Indicators have been designed to measure ion concentrations, membrane potential, neurotransmitters, and various intracellular signaling molecules. A review of GPCR-based indicators for neuromodulators has been published by Rohner et al. (2024) The following list provides only examples for each class; many more have been published.

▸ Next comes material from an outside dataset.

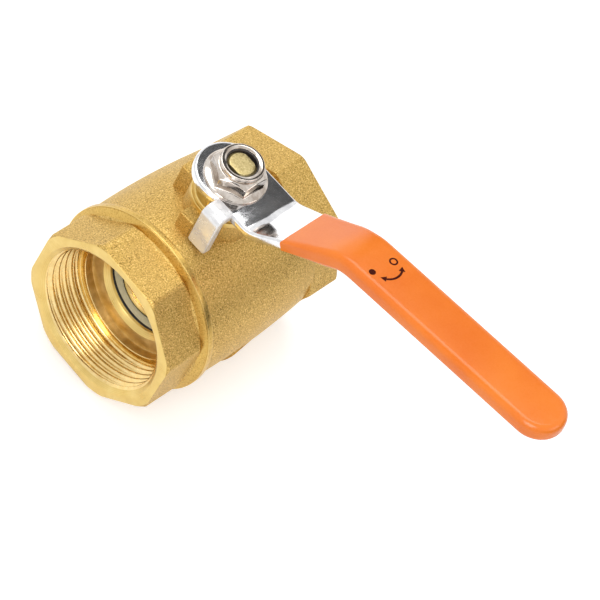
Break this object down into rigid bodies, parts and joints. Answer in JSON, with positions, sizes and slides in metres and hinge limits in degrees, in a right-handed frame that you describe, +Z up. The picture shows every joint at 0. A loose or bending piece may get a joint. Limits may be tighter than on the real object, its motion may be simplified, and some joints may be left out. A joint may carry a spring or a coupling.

=== Intracellular signaling ===
- Genetically encoded calcium indicators (GECI): A large class of tools, based on natural calcium binding proteins (calmodulin, troponin). Different affinities, kinetics, and colors (green, red) available. Read-out via fluorescence intensity (single wavelength indicators), FRET or BRET. Have been targeted to various organelles. Current version: JGCaMP8
- Genetically encoded chloride indicators: Clomeleon
- Genetically encoded potassium indicators: GINKO2
- Genetically encoded indicators for intracellular pH (GEPhI): CypHer
- Genetically encoded voltage indicators (GEVI): ASAP5, Ace-mNeon2
- Genetically encoded vesicle fusion sensors: Synapto-pHluorin, Synaptophysin-pHluorin
- Genetically encoded cAMP sensors: EPAC
- Genetically encoded ATP sensors: QUEEN-37C
- Genetically encoded kinase activity sensors: CaMui, SmURFP
- Genetically encoded Small G-protein sensors: FRas

=== Neurotransmitters and other extracellular signals ===
- Genetically encoded glutamate sensors: GluSnFR
- Genetically encoded GABA sensors: iGABASnFR
- Genetically encoded dopamine sensors: dLight1, GRAB-DA
- Genetically encoded serotonin sensors: GRAB_{5-HT}, sDarken, iSeroSnFR
- Genetically encoded norepinephrine sensors: GRAB_{NE}
- Genetically encoded sensor for endocannabinoid activity: GRAB_{eCB2.0}
- Genetically encoded sensor for orexin/hypocretin neuropeptides: OxLight1
- Genetically encoded sensor for lactate: eLACCO1.1

== Databases of fluorescent biosensors ==
Databases of fluorescent biosensors are being built and published where hundreds of such fusion proteins are listed. Among those databases are:
- Fluorescent Biosensor Database, a fairly complete searchable list of published sensors and their basic properties, maintained by Jin Zhang's lab at UCSD.
- Fluorescent Biosensors available on Addgene, a nonprofit plasmid repository.